> DIRECTIONS FOR THIS TASK:
For this exercise, write out exactly, and only, the lines running from the line that contains "return parts" through the line that contains "obj.matrix_world = world".

[Scripts that build objects]
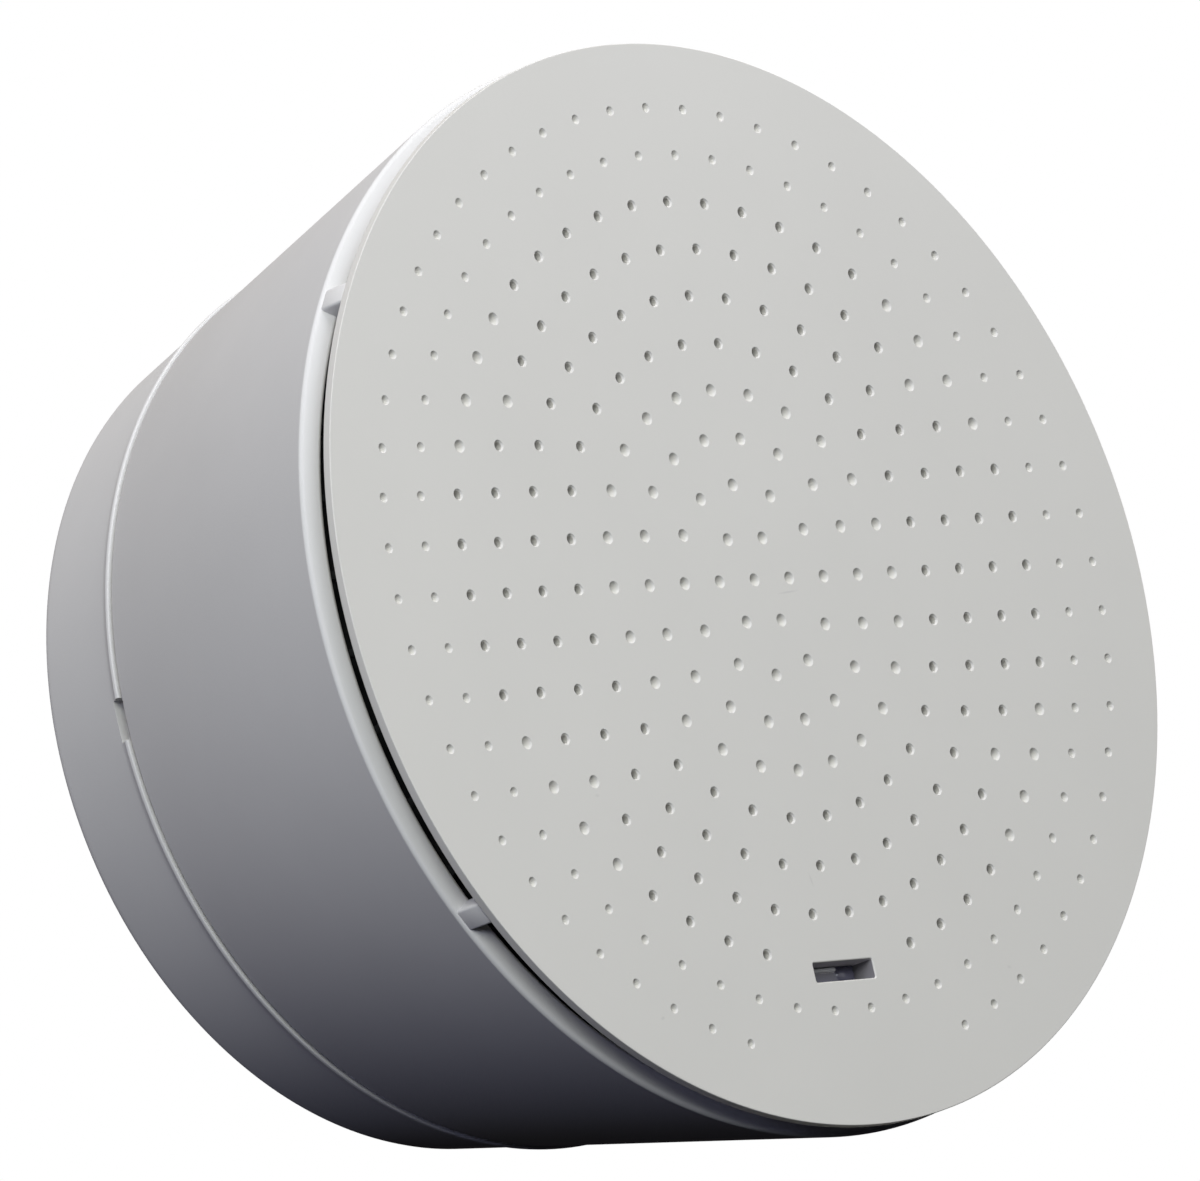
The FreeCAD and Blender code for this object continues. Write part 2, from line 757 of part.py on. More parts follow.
def contact(first, last, side):
    """Spring-brass strip at one end of the tray, with a bump for each cell it touches."""
    edge_out = cell_axis_out - tray_edge_below_axis
    left = cell_x(first) - contact_width / 2
    right = cell_x(last) + contact_width / 2
    strip = block(right - left, contact_thickness, edge_out, edge_out + contact_height,
                  (left + right) / 2, side * (bay_half - contact_thickness / 2))
    bumps = []
    for number in range(first, last + 1):
        tip = Vector(cell_x(number), -cell_axis_out, side * cell_length / 2)
        bumps.append(Part.makeCone(contact_bump_radius / 2, contact_bump_radius, contact_bump,
                                   tip, Vector(0, 0, side)))
    return fused([strip] + bumps)


def switch_case(clock):
    """Square case of a push switch on the back of the board."""
    x, z = clock_place(clock, switch_radial)
    case_out = board_out - switch_height
    case = block(switch_side, switch_side, case_out, board_out, x, z)
    return case.cut(rod(x, z, case_out - cut_margin, case_out + stem_inside + stem_travel,
                        stem_radius + stem_clearance))


def switch_stem(clock, reach):
    """Round stem of a push switch."""
    x, z = clock_place(clock, switch_radial)
    case_out = board_out - switch_height
    return rod(x, z, case_out - reach, case_out + stem_inside, stem_radius)


def build_all():
    """Every sub-part by node name."""
    parts = {
        "wall_base": wall_base(),
        "housing": housing(),
        "face_plate": face_plate(),
        "face_screws": face_screws(),
        "light_guide": light_guide(),
        "status_led": status_led(),
        "main_board": main_board(),
        "board_screws": board_screws(),
        "radio_board": radio_board(),
        "radio_shield": radio_shield(),
        "antenna_wire": antenna_wire(),
        "microcontroller": microcontroller(),
        "capacitor_large": capacitor(capacitor_large_clock),
        "capacitor_small": capacitor(capacitor_small_clock),
        "drive_transformer": drive_transformer(),
        "sounder_connector": sounder_connector(),
        "sounder_wire_red": sounder_wire(-1),
        "sounder_wire_black": sounder_wire(1),
        "sounder_body": sounder_body(),
        "sounder_cap": sounder_cap(),
        "sounder_gasket": sounder_gasket(),
        "sounder_screws": sounder_screws(),
        "brass_disc": brass_disc(),
        "ceramic_disc": ceramic_disc(),
        "battery_tray": battery_tray(),
        "contact_positive": contact(0, 0, 1),
        "contact_link_upper": contact(1, 2, 1),
        "contact_link_lower": contact(0, 1, -1),
        "contact_negative": contact(2, 2, -1),
        "tamper_switch": switch_case(tamper_clock),
        "tamper_plunger": switch_stem(tamper_clock, tamper_reach),
        "learn_switch": switch_case(learn_clock),
        "learn_button": switch_stem(learn_clock, learn_reach),
    }
    for number in range(cell_count):
        parts[f"battery_cell_{number + 1}"] = battery_cell(number)
    return parts


os.makedirs("parts", exist_ok=True)
for name, shape in build_all().items():
    shape.exportStep(f"parts/{name}.step")
    print(name, "solids", len(shape.Solids), "valid", shape.isValid(), "volume", round(shape.Volume, 2))
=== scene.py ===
import bmesh
import bpy
import json
import math
from mathutils import Euler, Matrix, Vector

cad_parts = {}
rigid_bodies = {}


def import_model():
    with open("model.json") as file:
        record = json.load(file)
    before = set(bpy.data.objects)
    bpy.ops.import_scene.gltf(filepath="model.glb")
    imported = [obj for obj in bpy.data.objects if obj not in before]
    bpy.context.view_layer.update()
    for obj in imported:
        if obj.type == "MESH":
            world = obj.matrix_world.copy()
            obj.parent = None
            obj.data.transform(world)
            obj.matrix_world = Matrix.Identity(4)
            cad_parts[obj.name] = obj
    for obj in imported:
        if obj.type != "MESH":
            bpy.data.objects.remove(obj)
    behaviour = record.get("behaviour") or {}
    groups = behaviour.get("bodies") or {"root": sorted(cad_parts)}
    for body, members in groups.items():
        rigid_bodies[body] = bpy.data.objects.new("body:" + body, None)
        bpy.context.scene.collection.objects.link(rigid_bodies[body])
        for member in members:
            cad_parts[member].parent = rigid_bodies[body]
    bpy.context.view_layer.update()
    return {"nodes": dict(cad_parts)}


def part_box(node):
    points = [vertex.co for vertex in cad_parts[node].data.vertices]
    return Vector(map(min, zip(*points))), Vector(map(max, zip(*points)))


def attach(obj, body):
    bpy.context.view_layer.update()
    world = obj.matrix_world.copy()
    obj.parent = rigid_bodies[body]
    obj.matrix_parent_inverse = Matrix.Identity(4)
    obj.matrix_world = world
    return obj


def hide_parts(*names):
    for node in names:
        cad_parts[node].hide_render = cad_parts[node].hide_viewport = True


for leftover in list(bpy.data.objects):
    bpy.data.objects.remove(leftover, do_unlink=True)
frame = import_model()

# Wall base
# A shallow cup injection-moulded in fine-textured white plastic and screwed flat to the
# wall. Its front edge stands a little proud of the housing, so that the seam reads as a
# thin bright line, and a pry notch is cut into that edge at each side.
back_radius = 0.04270
taper = 12.0 / 52.2
seam_out = 0.01395
cup_wall = 0.0022
seam_lip = 0.00025
seam_ramp = 0.0008
seam_back_round = 0.00015
seam_front_round = 0.00014
back_edge_round = 0.0012
spigot_radius = 0.04357
spigot_height = 0.00305
spigot_wall = 0.0016
spigot_root = 0.0015
spigot_round = 0.0003
cup_floor_round = 0.0009
notch_width = 0.0042
notch_depth = 0.0013
notch_gap = 0.0001
notch_reach = 0.006
cut_margin = 0.001
notch_clocks = (90, 270)
wall_hole_radius = 0.00225
wall_hole_sink = 0.0032
wall_hole_height = 0.034
wall_hole_top = 0.0040
pin_mark_count = 8
pin_mark_clock = 22.5
pin_mark_radius = 0.0021
pin_mark_depth = 0.00012
pin_mark_ring = 0.0335
cover_post_clock = 90
cover_post_radial = 0.0345
cover_post_radius = 0.0025
cover_post_top = 0.0130
cover_post_round = 0.0003
base_rib_half_length = 0.0252
base_rib_half_width = 0.0006
base_rib_height = 0.010
base_rib_top = 0.0042
base_rib_round = 0.0002
white_plastic_colour = (0.700, 0.694, 0.692)

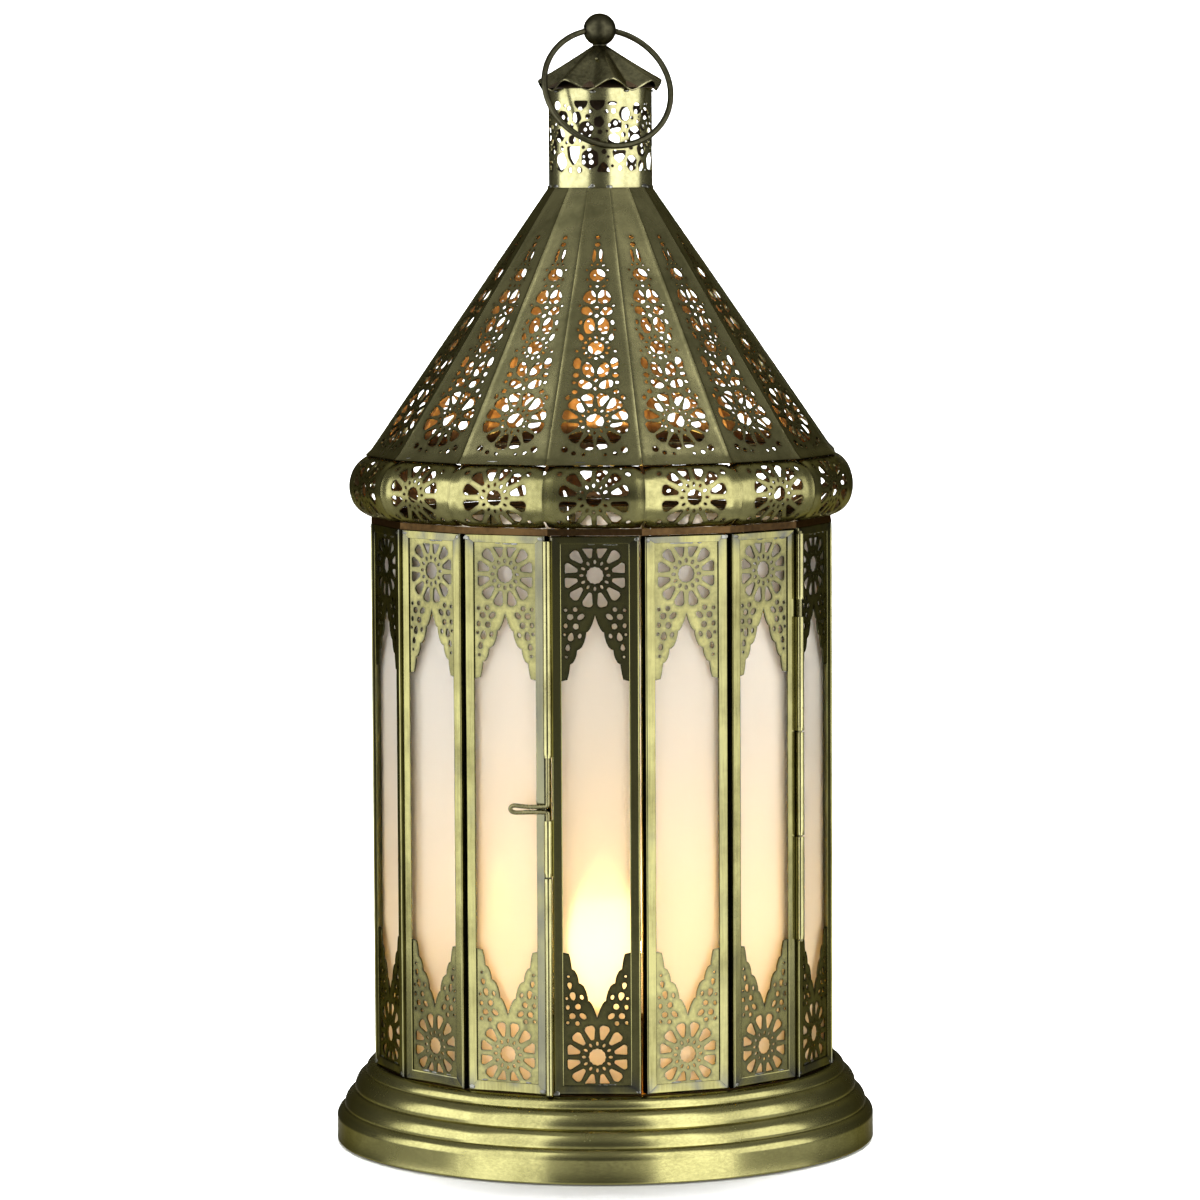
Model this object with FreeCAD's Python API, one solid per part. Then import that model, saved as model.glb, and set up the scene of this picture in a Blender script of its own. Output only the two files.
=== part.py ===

> COMPLETE OUTPUT:
    return parts


os.makedirs("parts", exist_ok=True)
for name, shape in build_all().items():
    shape.exportStep(f"parts/{name}.step")
    print(name, "solids", len(shape.Solids), "valid", shape.isValid(), "volume", round(shape.Volume, 2))
=== scene.py ===
import bmesh
import bpy
import json
import math
from mathutils import Euler, Matrix, Vector

cad_parts = {}
rigid_bodies = {}


def import_model():
    with open("model.json") as file:
        record = json.load(file)
    before = set(bpy.data.objects)
    bpy.ops.import_scene.gltf(filepath="model.glb")
    imported = [obj for obj in bpy.data.objects if obj not in before]
    bpy.context.view_layer.update()
    for obj in imported:
        if obj.type == "MESH":
            world = obj.matrix_world.copy()
            obj.parent = None
            obj.data.transform(world)
            obj.matrix_world = Matrix.Identity(4)
            cad_parts[obj.name] = obj
    for obj in imported:
        if obj.type != "MESH":
            bpy.data.objects.remove(obj)
    behaviour = record.get("behaviour") or {}
    groups = behaviour.get("bodies") or {"root": sorted(cad_parts)}
    for body, members in groups.items():
        rigid_bodies[body] = bpy.data.objects.new("body:" + body, None)
        bpy.context.scene.collection.objects.link(rigid_bodies[body])
        for member in members:
            cad_parts[member].parent = rigid_bodies[body]
    bpy.context.view_layer.update()
    return {"nodes": dict(cad_parts)}


def part_box(node):
    points = [vertex.co for vertex in cad_parts[node].data.vertices]
    return Vector(map(min, zip(*points))), Vector(map(max, zip(*points)))


def attach(obj, body):
    bpy.context.view_layer.update()
    world = obj.matrix_world.copy()
    obj.parent = rigid_bodies[body]
    obj.matrix_parent_inverse = Matrix.Identity(4)
    obj.matrix_world = world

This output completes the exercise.